The background facts
“16. The agreement between the Claimant and BBT, on BBT’s standard terms (p63), defines a “Temporary Worker” as an individual supplied to “the Client” by BBT, “under a contract for services”, to carry out an “Assignment”. “Assignment” is defined as the period during which a Temporary Worker undertakes an “Engagement”. In turn “Engagement” is defined as meaning the engagement, employment or use, directly or indirectly, of the Temporary Worker by the Client by which the former receives monies or reward for services performed for the latter. By Clause 2.1 it is provided that:
‘These terms constitute a contract for services between [BBT] and the [Temporary Worker] and they govern all Assignments undertaken by the Temporary Worker. However, no contract shall exist between [BBT] and the Temporary Worker between Assignments.’
The point that no contract shall exist between Assignments is repeated at clause 3.2. Clause 4.1 obliges BBT to pay the Temporary Worker for work done, regardless of whether they have received payment (in respect of his or her services) from the Client. Clauses 5.1 to 5.8 contain provisions concerning statutory leave. Clause 5.3 requires the Temporary Worker wishing to take paid leave to notify BBT, giving notice of at least twice the period of the leave intended to be taken. BBT reserves the right to give a counter-notice, “to postpone or reduce the amount of leave that the Temporary Worker wishes to take…” The agreement acknowledges that the Temporary Worker “may” be eligible for statutory sick pay, subject to meeting “relevant statutory criteria” (Clause 6.1). Under the heading “Conduct of Assignments”, the following provisions appear:
‘8.1 The Temporary Worker is not obliged to accept any Assignment offered by [BBT] but if she/he does so, during every Assignment and afterwards where appropriate she/he will:
8.1.1 Co-operate with the Client’s reasonable instructions and accept the direction, supervision and control of any responsible person in the Client’s organisation;
8.1.2 Observe any relevant rules and regulations of the Client’s establishment (including normal hours of work, equipment usage and data protection policies, etc) to which attention has been drawn or which the Temporary Worker might reasonable be expected to ascertain;
8.1.3 Take all reasonable steps to safeguard his or her own health and safety and that of any other person who may be present or be affected by his or her actions on the Assignment and comply with the Health and Safety policies and procedures of the Client;
8.1.4 Not engage in any conduct detrimental to the interests of the Client and immediately advise [BBT] of any potential conflict of interest;
8.1.5 Not at any time to divulge confidential information to any person, nor use [such information] for his or her own or any other person’s benefit;
8.1.6 Comply with all relevant laws and regulations in the conduct of any Assignment including, without limitation, those relating to anti-discrimination, confidentiality and intellectual property.’

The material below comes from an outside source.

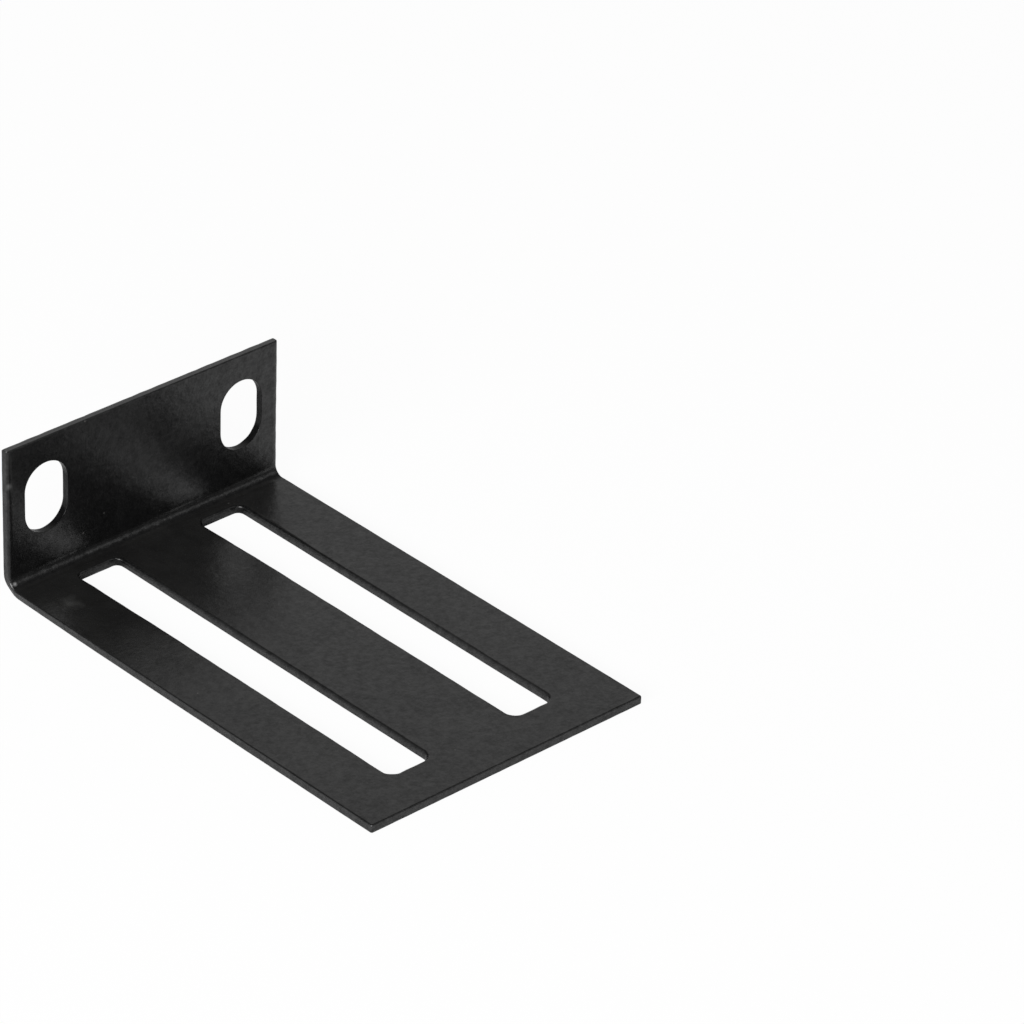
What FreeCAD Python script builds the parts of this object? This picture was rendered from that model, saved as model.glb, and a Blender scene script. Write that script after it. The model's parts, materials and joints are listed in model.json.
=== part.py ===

By clause 8.3, it is provided that if the Temporary Worker is unable for any reason to attend work during the course of an Assignment she/he should inform the client and/or [BBT] within one hour of the commencement of the Assignment or shift. By clause 9.1, BBT or “the Client” may terminate the Temporary Worker’s Assignment at any time without prior notice or liability. Clause 9.2 gives to the Temporary Worker the same right of termination.”
The statutory provisions
8. By section 68(1) of the 1995 Act, “employment” was defined as:
“..employment under a contract of service or of apprenticeship or a contract personally to do any work ....”
“(9) In this section—
· 'principal' means a person ('A') who makes work available for doing by individuals who are employed by another person who supplies them under a contract made with A;
· 'contract work' means work so made available; and
· 'contract worker' means any individual who is supplied to the principal under such a contract.”
The Tribunal’s reasons
11. The Tribunal’s conclusions may be summarised as follows.
(a) There was a contract between BBT and Ms Pegg – under which Ms Pegg, once she had accepted the assignment to work for Camden, was subject to obligations such as those set out in clause 8.1 of the terms and conditions.
(b) This contract was a contract for services, not a contract of service – but it was a contract under which Ms Pegg was personally to do work, and therefore employment within the extended definition set out in section 68(1). Accordingly Ms Pegg was employed by BBT within the meaning of section 68(1).
(c) Ms Pegg was supplied to Camden under a contract made with BBT (the fact that there was an intermediary (CATS) did not affect this conclusion – see Abbey Life v Tansell [2000] IRLR 387).
(d) Camden made work available for Ms Pegg; and was therefore a principal within section 4B(9) of the 1995 Act.
The appeal
14. He founds his argument principally on a decision of the Court of Appeal – Mingeley v Pinnock and anr (Trading as Amber Cars) [2004] ICR 727. This case was concerned with the definition of “employment” in the Race Relations Act 1976 which belongs, we would accept, to the same family of definitions as section 68(1) of the 1995 Act.
“In my judgment, on the plain words of section 78 of the 1976 Act and the authorities to which I have referred, the employment tribunal was correct to conclude that, in order to bring himself within section 78, Mr Mingeley had to establish that his contract with Amber Cars placed him under an obligation “personally to execute any work or labour”. As the tribunal found, there was no evidence that he was ever under such an obligation. He was free to work or not to work at his own whim or fancy. His obligation was to pay Amber Cars £75 per week and, if he chose to work, then to do so within the requirements of the arrangement. However, the absence from the contract of an obligation to work places him beyond the reach of section 78.”
“It was agreed in argument, and indeed found by the tribunal, that Mr Mingeley's only contractual obligation to Amber Cars was to pay the £75 weekly fee for access to Amber Cars' computer system. He does nothing else contractually for Amber Cars: and therefore, on the plain meaning of the words, his contract with them cannot be a contract personally to execute any work or labour.”